Reviews

Hedda Gabler

If you decide to take on a classic drama, one that will be very familiar to most of your audience, you must approach it with caution. You must ask yourself why you are doing it and what new insights and nuances you can bring to a play that has been analysed and dissected by all the theatrical heavyweights of the past century.

Elsewhere Productions, Saga Theatre and director Dean Taylor have taken on such a classic, Hedda Gabler, and one is left wondering whether they have read any of the many critiques of the play that exist.

Hedda Gabler is a complex psychological drama revolving around a frustrated and caged tiger of a woman who yearns for romance, passion and beauty, however she has had to settle for a pragmatic compromise and a loveless marriage to a crashing bore of an academic.

Her frustrations and jealousies drive her to callously engineer the destruction of a man she once loved and whose suicide she hopes will fulfil her need to have inspired a truly tragic and beautiful act. The ignominious and vulgar truth of his demise in a bordello and her realisation that she is now even more trapped and at the mercy of an immoral Judge pushes her to the only means of escape: her own suitably dramatic death.

This is a play of subtle emotional and sexual fencing, deep, dark secrets and power struggles, but sadly this production skates shallowly over most of the depths and leaves one feeling frustrated and indifferent to the fates of any of the characters.

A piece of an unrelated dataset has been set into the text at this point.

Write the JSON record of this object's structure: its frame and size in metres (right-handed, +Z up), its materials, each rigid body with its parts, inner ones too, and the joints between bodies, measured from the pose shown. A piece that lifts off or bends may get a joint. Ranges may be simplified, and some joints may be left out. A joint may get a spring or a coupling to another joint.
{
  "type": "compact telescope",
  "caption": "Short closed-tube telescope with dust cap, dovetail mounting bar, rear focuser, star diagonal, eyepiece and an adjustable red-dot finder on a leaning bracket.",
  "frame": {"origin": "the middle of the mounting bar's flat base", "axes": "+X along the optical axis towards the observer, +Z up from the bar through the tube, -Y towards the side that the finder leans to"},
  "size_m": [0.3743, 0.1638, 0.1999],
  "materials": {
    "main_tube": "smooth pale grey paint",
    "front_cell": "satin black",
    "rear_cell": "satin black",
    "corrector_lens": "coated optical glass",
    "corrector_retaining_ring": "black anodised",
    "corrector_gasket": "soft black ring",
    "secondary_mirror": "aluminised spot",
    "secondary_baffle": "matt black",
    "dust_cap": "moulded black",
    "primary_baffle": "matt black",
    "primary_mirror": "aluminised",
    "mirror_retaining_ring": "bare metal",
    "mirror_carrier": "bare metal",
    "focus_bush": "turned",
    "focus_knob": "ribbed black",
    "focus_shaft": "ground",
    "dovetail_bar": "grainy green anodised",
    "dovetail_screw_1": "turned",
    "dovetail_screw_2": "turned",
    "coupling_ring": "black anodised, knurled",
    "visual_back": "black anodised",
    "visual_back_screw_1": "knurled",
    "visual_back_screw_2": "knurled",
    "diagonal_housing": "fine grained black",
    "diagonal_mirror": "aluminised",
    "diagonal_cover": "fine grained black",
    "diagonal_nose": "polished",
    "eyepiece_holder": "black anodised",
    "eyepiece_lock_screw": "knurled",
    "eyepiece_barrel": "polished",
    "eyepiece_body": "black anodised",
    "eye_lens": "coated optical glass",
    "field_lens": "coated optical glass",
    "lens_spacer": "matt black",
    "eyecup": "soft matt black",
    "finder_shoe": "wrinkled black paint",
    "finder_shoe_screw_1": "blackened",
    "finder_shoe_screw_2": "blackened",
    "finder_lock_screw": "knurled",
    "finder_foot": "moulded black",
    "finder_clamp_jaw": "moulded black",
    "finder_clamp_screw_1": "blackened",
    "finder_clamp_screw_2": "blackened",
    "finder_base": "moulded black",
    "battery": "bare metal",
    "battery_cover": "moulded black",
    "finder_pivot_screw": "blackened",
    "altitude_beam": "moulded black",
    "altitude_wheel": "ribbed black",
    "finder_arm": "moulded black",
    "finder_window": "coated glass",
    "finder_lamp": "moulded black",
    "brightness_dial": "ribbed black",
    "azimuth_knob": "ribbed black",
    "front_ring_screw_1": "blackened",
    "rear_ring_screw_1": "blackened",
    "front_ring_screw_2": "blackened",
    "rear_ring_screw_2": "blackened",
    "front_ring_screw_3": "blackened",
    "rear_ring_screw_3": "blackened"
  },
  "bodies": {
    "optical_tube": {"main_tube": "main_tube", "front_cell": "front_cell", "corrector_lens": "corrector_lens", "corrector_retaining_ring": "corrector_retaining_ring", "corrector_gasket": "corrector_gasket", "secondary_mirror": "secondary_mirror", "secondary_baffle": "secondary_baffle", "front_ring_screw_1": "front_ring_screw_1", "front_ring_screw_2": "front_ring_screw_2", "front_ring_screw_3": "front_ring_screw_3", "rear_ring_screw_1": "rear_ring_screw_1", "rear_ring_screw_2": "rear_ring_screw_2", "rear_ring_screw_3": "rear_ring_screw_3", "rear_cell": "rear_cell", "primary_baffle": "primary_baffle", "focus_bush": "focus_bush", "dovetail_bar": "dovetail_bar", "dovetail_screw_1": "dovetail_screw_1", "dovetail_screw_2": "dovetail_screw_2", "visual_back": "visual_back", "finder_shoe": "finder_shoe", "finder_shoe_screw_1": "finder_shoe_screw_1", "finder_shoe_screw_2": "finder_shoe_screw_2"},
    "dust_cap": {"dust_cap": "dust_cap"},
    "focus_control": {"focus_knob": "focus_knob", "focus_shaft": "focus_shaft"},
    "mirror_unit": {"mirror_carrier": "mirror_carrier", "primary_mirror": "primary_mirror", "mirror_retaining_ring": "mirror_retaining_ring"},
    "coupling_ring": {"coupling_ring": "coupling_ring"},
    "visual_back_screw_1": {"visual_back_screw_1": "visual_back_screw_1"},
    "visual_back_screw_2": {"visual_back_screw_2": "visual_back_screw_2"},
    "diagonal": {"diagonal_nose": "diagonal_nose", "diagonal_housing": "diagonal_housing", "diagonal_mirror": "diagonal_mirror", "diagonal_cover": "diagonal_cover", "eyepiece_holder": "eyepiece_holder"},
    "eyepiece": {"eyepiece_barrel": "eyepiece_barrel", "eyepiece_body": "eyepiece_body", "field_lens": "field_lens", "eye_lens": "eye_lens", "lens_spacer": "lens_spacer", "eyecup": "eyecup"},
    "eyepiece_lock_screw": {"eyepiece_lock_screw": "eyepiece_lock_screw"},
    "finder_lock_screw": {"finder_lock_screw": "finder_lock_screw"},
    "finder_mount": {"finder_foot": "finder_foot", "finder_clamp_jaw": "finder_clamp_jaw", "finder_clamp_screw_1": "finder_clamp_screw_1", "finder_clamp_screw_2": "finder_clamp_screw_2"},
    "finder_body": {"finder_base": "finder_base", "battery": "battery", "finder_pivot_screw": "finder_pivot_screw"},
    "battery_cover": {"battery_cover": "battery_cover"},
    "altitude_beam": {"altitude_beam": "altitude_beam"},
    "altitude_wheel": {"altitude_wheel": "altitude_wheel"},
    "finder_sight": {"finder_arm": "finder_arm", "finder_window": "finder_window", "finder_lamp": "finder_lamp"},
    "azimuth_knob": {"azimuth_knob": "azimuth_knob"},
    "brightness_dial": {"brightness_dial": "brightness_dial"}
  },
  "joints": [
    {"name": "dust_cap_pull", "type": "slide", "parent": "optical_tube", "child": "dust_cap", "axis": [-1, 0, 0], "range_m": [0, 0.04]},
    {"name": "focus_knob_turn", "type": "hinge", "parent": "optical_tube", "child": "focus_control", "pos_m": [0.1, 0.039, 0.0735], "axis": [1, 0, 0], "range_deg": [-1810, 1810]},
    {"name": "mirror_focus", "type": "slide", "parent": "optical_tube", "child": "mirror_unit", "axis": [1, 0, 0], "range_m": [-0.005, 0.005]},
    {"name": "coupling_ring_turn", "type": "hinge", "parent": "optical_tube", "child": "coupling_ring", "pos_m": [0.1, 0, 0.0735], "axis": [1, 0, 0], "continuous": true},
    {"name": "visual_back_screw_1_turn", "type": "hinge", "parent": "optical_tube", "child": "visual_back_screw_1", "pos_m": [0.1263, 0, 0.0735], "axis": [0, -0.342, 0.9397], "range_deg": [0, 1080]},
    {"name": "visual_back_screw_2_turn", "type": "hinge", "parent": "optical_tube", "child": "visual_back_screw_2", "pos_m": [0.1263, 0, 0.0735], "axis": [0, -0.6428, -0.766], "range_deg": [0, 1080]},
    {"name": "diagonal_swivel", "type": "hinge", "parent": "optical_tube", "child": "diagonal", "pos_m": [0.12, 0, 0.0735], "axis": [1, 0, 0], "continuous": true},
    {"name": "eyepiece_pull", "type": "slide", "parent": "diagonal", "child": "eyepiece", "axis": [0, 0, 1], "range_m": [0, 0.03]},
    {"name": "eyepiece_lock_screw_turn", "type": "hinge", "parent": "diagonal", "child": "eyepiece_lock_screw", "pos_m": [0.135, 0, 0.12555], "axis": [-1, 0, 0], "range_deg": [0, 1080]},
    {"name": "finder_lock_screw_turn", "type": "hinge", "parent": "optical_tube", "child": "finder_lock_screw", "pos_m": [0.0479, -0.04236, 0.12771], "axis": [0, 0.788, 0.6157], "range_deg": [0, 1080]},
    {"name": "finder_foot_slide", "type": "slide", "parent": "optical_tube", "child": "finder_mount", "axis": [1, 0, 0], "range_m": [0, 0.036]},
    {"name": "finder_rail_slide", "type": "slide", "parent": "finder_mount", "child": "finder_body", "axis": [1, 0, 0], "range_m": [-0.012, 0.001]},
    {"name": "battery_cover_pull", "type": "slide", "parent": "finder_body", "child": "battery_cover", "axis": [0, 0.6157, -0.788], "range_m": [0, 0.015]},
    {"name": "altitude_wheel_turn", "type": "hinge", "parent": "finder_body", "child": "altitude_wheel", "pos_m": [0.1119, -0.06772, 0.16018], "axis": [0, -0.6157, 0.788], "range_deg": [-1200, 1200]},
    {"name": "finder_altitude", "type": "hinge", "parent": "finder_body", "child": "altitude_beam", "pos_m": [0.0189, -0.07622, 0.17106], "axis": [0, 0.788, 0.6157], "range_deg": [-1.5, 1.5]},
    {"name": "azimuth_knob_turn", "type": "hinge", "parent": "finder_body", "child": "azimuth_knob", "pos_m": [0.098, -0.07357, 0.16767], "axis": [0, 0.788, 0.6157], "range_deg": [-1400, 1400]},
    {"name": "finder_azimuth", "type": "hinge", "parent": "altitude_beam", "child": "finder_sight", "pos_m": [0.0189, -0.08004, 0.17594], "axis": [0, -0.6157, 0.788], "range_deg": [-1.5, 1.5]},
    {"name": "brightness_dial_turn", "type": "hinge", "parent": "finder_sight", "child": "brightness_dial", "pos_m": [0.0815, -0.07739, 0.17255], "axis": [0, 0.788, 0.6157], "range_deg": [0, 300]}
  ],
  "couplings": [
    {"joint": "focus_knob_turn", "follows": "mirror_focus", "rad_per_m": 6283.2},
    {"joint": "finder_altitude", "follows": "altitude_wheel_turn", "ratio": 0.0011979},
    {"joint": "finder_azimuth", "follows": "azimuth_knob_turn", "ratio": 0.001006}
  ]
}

One can see the potential for truth and depth in the actors; Josephine Short as the eponymous anti-heroine has flashes of the caged tiger about her and Daniel Jennings has a very nice oleaginous and sinister quality, although he allows the energy and momentum of the scenes to drop at times. Gareth McChlery also has a good feel for well-meaning but dull George Tesman, but we need to share more of his inner journey, frustrations and fears.

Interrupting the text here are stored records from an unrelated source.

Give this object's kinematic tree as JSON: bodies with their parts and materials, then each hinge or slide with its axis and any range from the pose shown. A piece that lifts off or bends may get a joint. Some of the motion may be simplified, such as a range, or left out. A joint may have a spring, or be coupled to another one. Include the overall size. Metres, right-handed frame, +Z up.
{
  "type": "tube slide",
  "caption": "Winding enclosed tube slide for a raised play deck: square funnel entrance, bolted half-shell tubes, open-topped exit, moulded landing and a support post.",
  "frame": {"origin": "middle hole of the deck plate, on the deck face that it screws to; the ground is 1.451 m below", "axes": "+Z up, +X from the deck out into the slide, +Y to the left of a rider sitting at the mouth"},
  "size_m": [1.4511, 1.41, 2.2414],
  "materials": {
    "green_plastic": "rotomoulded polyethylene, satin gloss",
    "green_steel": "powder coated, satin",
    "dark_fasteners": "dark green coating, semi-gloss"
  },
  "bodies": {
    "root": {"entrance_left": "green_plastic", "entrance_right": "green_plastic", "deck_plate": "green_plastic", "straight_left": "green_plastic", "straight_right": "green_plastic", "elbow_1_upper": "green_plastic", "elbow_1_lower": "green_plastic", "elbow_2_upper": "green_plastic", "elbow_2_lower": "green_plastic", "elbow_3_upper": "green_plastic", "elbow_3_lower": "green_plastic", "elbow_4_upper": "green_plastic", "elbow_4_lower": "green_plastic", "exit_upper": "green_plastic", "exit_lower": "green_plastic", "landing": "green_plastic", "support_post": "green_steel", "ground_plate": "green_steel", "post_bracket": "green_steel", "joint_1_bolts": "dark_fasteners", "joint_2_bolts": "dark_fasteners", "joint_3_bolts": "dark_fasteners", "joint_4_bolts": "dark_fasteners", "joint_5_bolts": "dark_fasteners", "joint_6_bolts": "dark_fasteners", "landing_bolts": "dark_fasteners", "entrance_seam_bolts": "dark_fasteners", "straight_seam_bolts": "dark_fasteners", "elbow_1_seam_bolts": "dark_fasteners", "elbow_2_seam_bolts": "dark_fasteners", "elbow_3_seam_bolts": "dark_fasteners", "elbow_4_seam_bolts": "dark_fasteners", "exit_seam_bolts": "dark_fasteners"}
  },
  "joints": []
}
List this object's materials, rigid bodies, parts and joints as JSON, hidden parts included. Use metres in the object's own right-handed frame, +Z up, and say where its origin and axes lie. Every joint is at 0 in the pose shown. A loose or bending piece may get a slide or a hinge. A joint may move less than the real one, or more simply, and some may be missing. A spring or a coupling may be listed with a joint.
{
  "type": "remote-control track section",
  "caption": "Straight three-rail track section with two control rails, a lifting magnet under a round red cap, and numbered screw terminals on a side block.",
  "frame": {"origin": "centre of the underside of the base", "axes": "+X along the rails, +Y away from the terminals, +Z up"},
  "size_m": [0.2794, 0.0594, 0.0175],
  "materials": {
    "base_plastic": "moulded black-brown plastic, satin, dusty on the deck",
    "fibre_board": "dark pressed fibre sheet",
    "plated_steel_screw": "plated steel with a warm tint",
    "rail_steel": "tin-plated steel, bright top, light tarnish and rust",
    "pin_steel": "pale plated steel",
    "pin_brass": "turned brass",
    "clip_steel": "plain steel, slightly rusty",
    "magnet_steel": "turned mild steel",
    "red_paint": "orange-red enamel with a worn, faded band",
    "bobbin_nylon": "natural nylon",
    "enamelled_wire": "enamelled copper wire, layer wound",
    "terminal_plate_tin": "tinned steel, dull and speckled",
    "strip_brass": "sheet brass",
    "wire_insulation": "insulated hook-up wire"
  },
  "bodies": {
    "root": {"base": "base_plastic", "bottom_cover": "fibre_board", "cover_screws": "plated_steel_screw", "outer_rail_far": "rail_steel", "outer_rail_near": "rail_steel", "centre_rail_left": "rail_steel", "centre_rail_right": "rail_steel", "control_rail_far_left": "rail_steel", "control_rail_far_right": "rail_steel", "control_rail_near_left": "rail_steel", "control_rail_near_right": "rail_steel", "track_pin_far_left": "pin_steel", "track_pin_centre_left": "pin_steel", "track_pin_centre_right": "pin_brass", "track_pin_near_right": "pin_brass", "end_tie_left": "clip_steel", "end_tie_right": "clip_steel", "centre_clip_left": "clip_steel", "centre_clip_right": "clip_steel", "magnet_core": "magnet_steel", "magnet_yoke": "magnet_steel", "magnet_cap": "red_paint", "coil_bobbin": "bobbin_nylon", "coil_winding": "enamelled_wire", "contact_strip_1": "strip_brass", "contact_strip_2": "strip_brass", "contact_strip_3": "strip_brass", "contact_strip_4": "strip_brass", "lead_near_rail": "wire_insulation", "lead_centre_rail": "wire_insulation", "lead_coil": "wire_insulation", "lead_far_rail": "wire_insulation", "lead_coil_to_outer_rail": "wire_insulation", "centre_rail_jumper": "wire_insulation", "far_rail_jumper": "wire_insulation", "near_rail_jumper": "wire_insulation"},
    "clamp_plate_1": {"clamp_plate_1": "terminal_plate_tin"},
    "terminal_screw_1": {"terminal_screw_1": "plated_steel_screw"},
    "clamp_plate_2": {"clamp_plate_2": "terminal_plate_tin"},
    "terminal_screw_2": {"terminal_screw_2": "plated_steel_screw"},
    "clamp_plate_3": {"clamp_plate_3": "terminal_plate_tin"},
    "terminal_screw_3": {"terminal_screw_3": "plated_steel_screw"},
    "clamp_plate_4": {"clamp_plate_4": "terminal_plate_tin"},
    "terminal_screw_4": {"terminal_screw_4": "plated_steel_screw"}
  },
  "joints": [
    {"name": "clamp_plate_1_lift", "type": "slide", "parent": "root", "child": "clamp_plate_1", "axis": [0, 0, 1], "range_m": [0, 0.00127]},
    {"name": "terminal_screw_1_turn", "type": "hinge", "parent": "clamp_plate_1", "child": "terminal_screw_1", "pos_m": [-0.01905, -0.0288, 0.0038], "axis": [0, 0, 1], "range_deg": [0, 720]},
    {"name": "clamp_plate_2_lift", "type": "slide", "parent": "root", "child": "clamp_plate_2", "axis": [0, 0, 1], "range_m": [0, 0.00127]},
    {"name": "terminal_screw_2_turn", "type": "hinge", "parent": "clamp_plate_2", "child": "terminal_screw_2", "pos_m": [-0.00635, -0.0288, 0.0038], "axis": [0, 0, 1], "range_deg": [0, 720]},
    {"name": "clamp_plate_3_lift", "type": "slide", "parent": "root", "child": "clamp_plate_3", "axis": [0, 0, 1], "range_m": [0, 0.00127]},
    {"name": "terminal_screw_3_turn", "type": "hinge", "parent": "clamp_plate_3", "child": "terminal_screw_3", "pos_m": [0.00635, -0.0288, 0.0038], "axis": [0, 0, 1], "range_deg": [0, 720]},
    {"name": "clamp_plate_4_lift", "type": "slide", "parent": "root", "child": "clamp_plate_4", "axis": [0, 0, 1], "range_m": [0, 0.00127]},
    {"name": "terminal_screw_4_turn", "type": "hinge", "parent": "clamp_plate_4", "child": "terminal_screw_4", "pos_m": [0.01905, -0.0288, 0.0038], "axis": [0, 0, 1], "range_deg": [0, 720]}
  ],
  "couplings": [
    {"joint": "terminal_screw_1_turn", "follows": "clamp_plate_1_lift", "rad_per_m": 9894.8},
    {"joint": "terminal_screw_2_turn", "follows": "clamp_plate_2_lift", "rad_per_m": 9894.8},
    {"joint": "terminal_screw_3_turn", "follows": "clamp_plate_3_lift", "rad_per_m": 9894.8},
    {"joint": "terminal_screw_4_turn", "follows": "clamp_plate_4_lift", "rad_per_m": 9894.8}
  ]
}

This indeed is the general failing of the production; we need more passion and Grand Guignol-style melodrama, more Gaslight and less Desperate Housewives. Transposing the action to 1950s England does not help; it adds no new resonances and actually diminishes the power of the play. The set design by Grit Ekert is a clever attempt at symbolism, using transparent, clingfilm walls but the lighting by Nicole Smith is often intrusive and too ‘theatrical’ for the domestic setting. The music by Robert Batley is haunting but lacking dynamism.